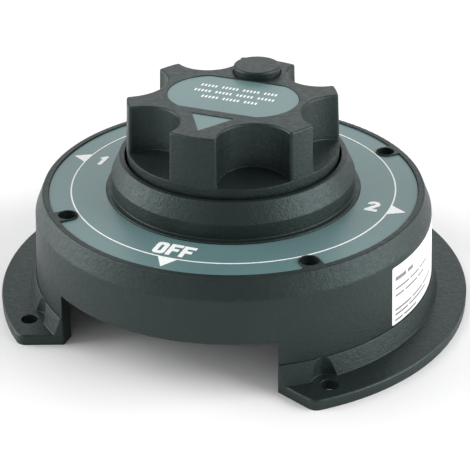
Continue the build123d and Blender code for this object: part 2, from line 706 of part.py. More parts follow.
def rating_sticker():
    """A paper label wrapped on the drum wall between the shoulder and the skirt."""
    draft = (FOOT_R - DRUM_R) / (SHOULDER_Z - SKIRT_Z)
    low = SKIRT_Z + STICKER_EDGE
    high = SHOULDER_Z - 4 * STICKER_EDGE
    low_r = DRUM_R + (SHOULDER_Z - low) * draft
    high_r = DRUM_R + (SHOULDER_Z - high) * draft
    corners = [(low_r, low), (low_r + STICKER_T, low), (high_r + STICKER_T, high), (high_r, high)]
    section = make_face(Polyline(*[Vector(0, -r, z) for r, z in corners], close=True))
    label = revolve(section, Axis.Z, revolution_arc=STICKER_SPAN)
    return Rot(0, 0, STICKER_START) * label


# ---- knob ----
def inlay_outline(grow):
    """The rounded plate on the knob: straight long sides and wide round ends."""
    centre = INLAY_HALF_X - INLAY_END_R
    band = Rectangle(4 * INLAY_HALF_X, 2 * (INLAY_HALF_Y + grow))
    ends = Pos(centre, 0) * Circle(INLAY_END_R + grow) + Pos(-centre, 0) * Circle(INLAY_END_R + grow)
    corner = math.sqrt(INLAY_END_R**2 - min(INLAY_HALF_Y, INLAY_END_R - 0.1) ** 2)
    ends += Rectangle(2 * (centre + corner), 2 * (INLAY_HALF_Y + grow))
    return Pos(0, INLAY_Y) * (ends & band)


def pointer_outline(grow):
    corners = [
        (-POINTER_HALF - 1.6 * grow, -POINTER_BACK + grow),
        (0, -POINTER_TIP - 2 * grow),
        (POINTER_HALF + 1.6 * grow, -POINTER_BACK + grow),
    ]
    return make_face(Polyline(*corners, close=True))


def hollow(angle, radius, distance):
    """The cutter of one finger hollow, with a floor that falls towards the rim."""
    column = rod(radius, GRIP_Z - 5, KNOB_TOP + 5, (0, -distance))
    run = KNOB_R - (distance - radius)
    slope = math.degrees(math.atan2(HOLLOW_FALL, run))
    slab = Pos(0, 0, -GRIP_H) * Box(4 * KNOB_R, 4 * KNOB_R, 2 * GRIP_H)
    below = Pos(0, -KNOB_R, GRIP_Z) * Rot(slope, 0, 0) * slab
    return Rot(0, 0, angle) * (column - below)


def grip():
    body = turned(
        [
            (0, KNOB_Z),
            (KNOB_FOOT_R, KNOB_Z, 0.5),
            (KNOB_R, GRIP_Z, 1.0),
            (KNOB_R - KNOB_TAPER, KNOB_TOP),
            (0, KNOB_TOP),
        ]
    )
    for angle, radius, distance in HOLLOWS:
        for side in (-1, 1):
            body -= hollow(side * angle, radius, distance)
    corners = body.edges().filter_by(lambda e: upright(e) and on_grip(e))
    body = fillet(corners, 1.0)
    top = body.edges().filter_by(lambda e: abs(e.center().Z - KNOB_TOP) < 0.01)
    return fillet(top, 0.8)


def upright(edge):
    """An edge that climbs the whole grip, as between two hollows."""
    return edge.bounding_box().size.Z > GRIP_H / 2


def on_grip(edge):
    middle = edge.center()
    return math.hypot(middle.X, middle.Y) > KNOB_R - KNOB_TAPER - 2


def knob():
    body = grip()
    body -= rod(SKIRT_IN, KNOB_Z - 1, SKIRT_ROOF)
    body -= rod(KNOB_CAVITY_R, SKIRT_ROOF - 1, WEB_Z)
    body -= rod(LOBE_CORE_R, SKIRT_ROOF - 1, WEB_Z, (0, LOBE_CORE_IN - KNOB_R))
    body += rod(HUB_R, KNOB_HUB_Z, WEB_Z + 1)
    for step in range(RIB_COUNT):
        rib = block(-RIB_HALF, RIB_HALF, HUB_R - 1, SKIRT_IN + 1, KNOB_HUB_Z + 2, SKIRT_ROOF + 1)
        body += Rot(0, 0, (step + 0.5) * 360 / RIB_COUNT) * rib
    body += rod(WELL_R + WELL_WALL, WELL_Z - WELL_FLOOR, WEB_Z + 1, (0, BUTTON_Y))
    body += rod(PIN_R + GUIDE_WALL, GUIDE_Z, WELL_Z, (0, BUTTON_Y))
    body -= square_bar(SQUARE + 2 * SLIP_FIT, KNOB_HUB_Z - 1, SQUARE_TOP + SLIP_FIT)
    body -= rod(KNOB_SCREW_R + SLIP_FIT, SQUARE_TOP, KNOB_TOP)
    body -= rod(KNOB_WASHER_R + EASY_FIT, KNOB_SEAT_Z, KNOB_TOP + 1)
    body -= rod(WELL_R, WELL_Z, KNOB_TOP + 1, (0, BUTTON_Y))
    body -= rod(PIN_R + RUN_FIT, KNOB_Z - 1, WELL_Z + 1, (0, BUTTON_Y))
    body -= plate(inlay_outline(PLATE_FIT), INLAY_Z, KNOB_TOP + 1)
    body -= plate(pointer_outline(PLATE_FIT), INLAY_Z, KNOB_TOP + 1)
    return body


def knob_inlay():
    return plate(inlay_outline(0), INLAY_Z, INLAY_Z + INLAY_T)


def pointer_inlay():
    return plate(pointer_outline(0), INLAY_Z, INLAY_Z + INLAY_T)


def inlay_marks():
    """Three rows of plain dashes in place of the printed warning."""
    rows = ((6.6, 17.2), (1.4, 18.3), (-3.7, 12.2))
    dashes = []
    for centre_y, half in rows:
        count = int(2 * half / 2.4)
        pitch = 2 * half / count
        for step in range(count):
            if step % 6 != 5:
                x = -half + (step + 0.5) * pitch
                dashes.append(Pos(x, centre_y) * Rectangle(pitch * 0.62, 2.4))
    low = INLAY_Z + INLAY_T
    return spread([plate(dash, low, low + PRINT_T) for dash in dashes])


def knob_screw():
    head_z = KNOB_SEAT_Z + KNOB_WASHER_T
    head = rod(KNOB_SCREW_HEAD_R, head_z, head_z + KNOB_SCREW_HEAD_H)
    head = fillet(head.edges().group_by(Axis.Z)[-1], 1.2)
    socket = plate(RegularPolygon(2.3, 6), head_z + 1.2, head_z + KNOB_SCREW_HEAD_H + 1)
    return head - socket + rod(KNOB_SCREW_R, SQUARE_TOP - KNOB_SCREW_L, head_z)


def knob_washer():
    return tube(KNOB_SCREW_R + SLIP_FIT, KNOB_WASHER_R, KNOB_SEAT_Z, KNOB_SEAT_Z + KNOB_WASHER_T)


# ---- shaft, rotor and moving contact ----
def drive_shaft():
    body = rod(JOURNAL_R, BAY_H + JOURNAL_FLOOR + SLIP_FIT, MOVING_Z)
    body += square_bar(SQUARE, MOVING_Z, ROTOR_TOP)
    body += rod(SHAFT_R, ROTOR_TOP, KNOB_HUB_Z - SLIP_FIT)
    body += square_bar(SQUARE, KNOB_HUB_Z - 1, SQUARE_TOP)
    body -= tube(SHAFT_R - 2 * SEAL_WIRE_R, SHAFT_R + 1, GROOVE_Z, GROOVE_Z + GROOVE_H)
    return body - rod(KNOB_SCREW_R, SQUARE_TOP - KNOB_SCREW_L - 1, SQUARE_TOP + 1)


def shaft_o_ring():
    return Pos(0, 0, GROOVE_Z + GROOVE_H / 2) * Torus(SHAFT_R - SEAL_WIRE_R, SEAL_WIRE_R)


def thrust_washer():
    return tube(SHAFT_R + SLIP_FIT, SHAFT_R + THRUST_W, ROTOR_TOP, FLOOR_Z - SLIP_FIT)


def rotor_disc():
    body = rod(ROTOR_R, ROTOR_Z, ROTOR_TOP)
    body = chamfer(body.edges(), 0.8)
    body += square_bar(HUB_SQUARE, BASE_TOP + HUB_AIR, ROTOR_Z + 1)
    body -= square_bar(SQUARE + 2 * SLIP_FIT, MOVING_Z - SLIP_FIT, ROTOR_TOP + 1)
    body -= rod(JOURNAL_R + EASY_FIT, BASE_TOP, MOVING_Z + 1)
    for angle, radius in SPRING_SPOTS:
        place = at(radius, angle)
        body -= rod(SPRING_POCKET_R, ROTOR_Z - 1, SPRING_ROOF, (place.X, place.Y))
    for angle in DETENT_ANGLES:
        place = at(DETENT_R, angle)
        body -= rod(BALL_R + RUN_FIT, BALL_BORE_Z, ROTOR_TOP + 1, (place.X, place.Y))
    return body


def moving_contact():
    low = MOVING_Z
    high = MOVING_Z + MOVING_T
    pad = plate(sector(RING_IN, TRACK_OUT, -PAD_HALF, PAD_HALF), low, high)
    body = rod(RING_OUT, low, high) + pad
    return body - square_bar(HUB_SQUARE + 2 * SLIP_FIT, low - 1, high + 1)


def contact_springs():
    coils = []
    for angle, radius in SPRING_SPOTS:
        place = at(radius, angle)
        low = MOVING_Z + MOVING_T
        coils.append(spring(SPRING_R, SPRING_WIRE_R, low, SPRING_ROOF, (place.X, place.Y)))
    return spread(coils)


def detent_ball(angle):
    return Pos(at(DETENT_R, angle, BALL_Z)) * Sphere(BALL_R)


def detent_spring(angle):
    """The coil under a ball, which it meets on a circle of the coil's own radius."""
    place = at(DETENT_R, angle)
    reach = BALL_R + BALL_SPRING_WIRE_R
    high = BALL_Z - math.sqrt(reach**2 - BALL_SPRING_R**2) + BALL_SPRING_WIRE_R
    return spring(BALL_SPRING_R, BALL_SPRING_WIRE_R, BALL_BORE_Z, high, (place.X, place.Y))


# ---- lock button ----
def lock_button():
    cap = rod(BUTTON_R, BUTTON_Z, BUTTON_TOP, (0, BUTTON_Y))
    cap = fillet(cap.edges().group_by(Axis.Z)[-1], 0.9)
    return cap - rod(PIN_R, BUTTON_Z - 1, PIN_TOP, (0, BUTTON_Y))


def lock_pin():
    pin = rod(PIN_R, PIN_Z, PIN_TOP, (0, BUTTON_Y))
    pin = chamfer(pin.edges().group_by(Axis.Z)[0], 0.5)
    return pin - tube(PIN_R - CLIP_BITE, PIN_R + 1, CLIP_TOP - CLIP_T, CLIP_TOP, (0, BUTTON_Y))


def lock_clip():
    low = CLIP_TOP - CLIP_T
    ring = tube(PIN_R - CLIP_BITE, CLIP_R, low, CLIP_TOP, (0, BUTTON_Y))
    half = PIN_R * 0.6
    return ring - block(-half, half, BUTTON_Y, BUTTON_Y + CLIP_R + 1, low - 1, CLIP_TOP + 1)


def lock_spring():
    return spring(BUTTON_SPRING_R, BUTTON_SPRING_WIRE_R, WELL_Z, BUTTON_Z, (0, BUTTON_Y))


def main():
    nodes = {
        "housing": housing(),
        "collar": collar(),
        "mounting_ear_1": mounting_ear(-1),
        "mounting_ear_2": mounting_ear(1),
        "dial_plate": dial_plate(),
        "dial_marks": dial_marks(),
        "rating_sticker": rating_sticker(),
        "contact_base": contact_base(),
        "body_seal": body_seal(),
        "cover_screws": cover_screws(),
        "thread_inserts": thread_inserts(),
        "common_contact": common_contact(),
        "contact_1": bank_contact(-1),
        "contact_2": bank_contact(1),
        "terminal_studs": terminal_studs(),
        "flat_washers": flat_washers(),
        "lock_washers": lock_washers(),
        "stud_nuts": stud_nuts(),
        "knob": knob(),
        "knob_inlay": knob_inlay(),
        "pointer_inlay": pointer_inlay(),
        "inlay_marks": inlay_marks(),
        "knob_screw": knob_screw(),
        "knob_washer": knob_washer(),
        "drive_shaft": drive_shaft(),
        "shaft_o_ring": shaft_o_ring(),
        "thrust_washer": thrust_washer(),
        "rotor_disc": rotor_disc(),
        "moving_contact": moving_contact(),
        "contact_springs": contact_springs(),
        "detent_spring_a": detent_spring(DETENT_ANGLES[0]),
        "detent_spring_b": detent_spring(DETENT_ANGLES[1]),
        "detent_ball_a": detent_ball(DETENT_ANGLES[0]),
        "detent_ball_b": detent_ball(DETENT_ANGLES[1]),
        "lock_button": lock_button(),
        "lock_pin": lock_pin(),
        "lock_clip": lock_clip(),
        "lock_spring": lock_spring(),
    }
    os.makedirs("parts", exist_ok=True)
    for name, shape in nodes.items():
        export_step(shape, f"parts/{name}.step")


main()
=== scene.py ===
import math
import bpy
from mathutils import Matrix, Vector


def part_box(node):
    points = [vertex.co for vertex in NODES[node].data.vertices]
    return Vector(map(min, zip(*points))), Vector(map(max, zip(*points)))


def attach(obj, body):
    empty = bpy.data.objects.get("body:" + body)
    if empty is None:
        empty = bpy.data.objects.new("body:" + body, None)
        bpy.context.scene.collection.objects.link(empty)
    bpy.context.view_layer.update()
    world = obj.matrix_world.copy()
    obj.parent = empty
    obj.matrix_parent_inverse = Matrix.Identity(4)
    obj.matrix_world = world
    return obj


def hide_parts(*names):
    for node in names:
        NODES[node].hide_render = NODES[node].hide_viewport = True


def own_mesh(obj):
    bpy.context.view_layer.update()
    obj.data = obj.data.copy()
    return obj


bl_info = {
    "name": "Battery Switch Finish",
    "version": (1, 0, 0),
    "blender": (4, 5, 0),
    "location": "View3D > Sidebar > Switch",
    "description": "Finishes, label, stud threads, lights and camera for a four-position battery switch",
    "category": "Object",
}

import bmesh
import bpy
from bpy.props import FloatProperty, FloatVectorProperty, IntProperty, PointerProperty
from mathutils import Matrix, Vector

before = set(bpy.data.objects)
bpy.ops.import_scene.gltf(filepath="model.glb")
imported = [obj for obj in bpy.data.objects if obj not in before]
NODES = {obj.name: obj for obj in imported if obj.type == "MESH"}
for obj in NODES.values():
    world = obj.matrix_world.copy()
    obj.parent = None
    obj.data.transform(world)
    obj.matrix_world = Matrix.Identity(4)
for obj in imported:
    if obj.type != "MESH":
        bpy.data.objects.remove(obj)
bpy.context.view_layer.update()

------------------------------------

• **Task instructions**: Using the material above, quote the first line and each line after it, stopping at and including the line that holds "return make_face(Polyline(*corners, close=True))".

• **The completed task**:
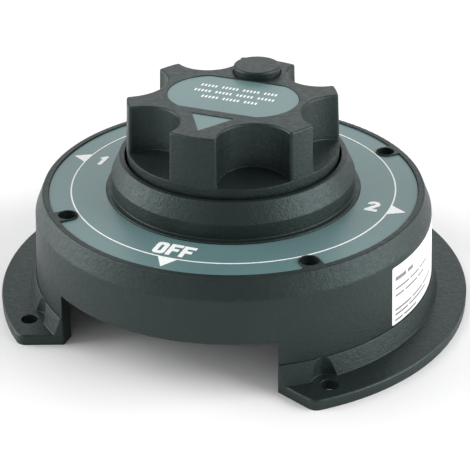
Continue the build123d and Blender code for this object: part 2, from line 706 of part.py. More parts follow.
def rating_sticker():
    """A paper label wrapped on the drum wall between the shoulder and the skirt."""
    draft = (FOOT_R - DRUM_R) / (SHOULDER_Z - SKIRT_Z)
    low = SKIRT_Z + STICKER_EDGE
    high = SHOULDER_Z - 4 * STICKER_EDGE
    low_r = DRUM_R + (SHOULDER_Z - low) * draft
    high_r = DRUM_R + (SHOULDER_Z - high) * draft
    corners = [(low_r, low), (low_r + STICKER_T, low), (high_r + STICKER_T, high), (high_r, high)]
    section = make_face(Polyline(*[Vector(0, -r, z) for r, z in corners], close=True))
    label = revolve(section, Axis.Z, revolution_arc=STICKER_SPAN)
    return Rot(0, 0, STICKER_START) * label


# ---- knob ----
def inlay_outline(grow):
    """The rounded plate on the knob: straight long sides and wide round ends."""
    centre = INLAY_HALF_X - INLAY_END_R
    band = Rectangle(4 * INLAY_HALF_X, 2 * (INLAY_HALF_Y + grow))
    ends = Pos(centre, 0) * Circle(INLAY_END_R + grow) + Pos(-centre, 0) * Circle(INLAY_END_R + grow)
    corner = math.sqrt(INLAY_END_R**2 - min(INLAY_HALF_Y, INLAY_END_R - 0.1) ** 2)
    ends += Rectangle(2 * (centre + corner), 2 * (INLAY_HALF_Y + grow))
    return Pos(0, INLAY_Y) * (ends & band)


def pointer_outline(grow):
    corners = [
        (-POINTER_HALF - 1.6 * grow, -POINTER_BACK + grow),
        (0, -POINTER_TIP - 2 * grow),
        (POINTER_HALF + 1.6 * grow, -POINTER_BACK + grow),
    ]
    return make_face(Polyline(*corners, close=True))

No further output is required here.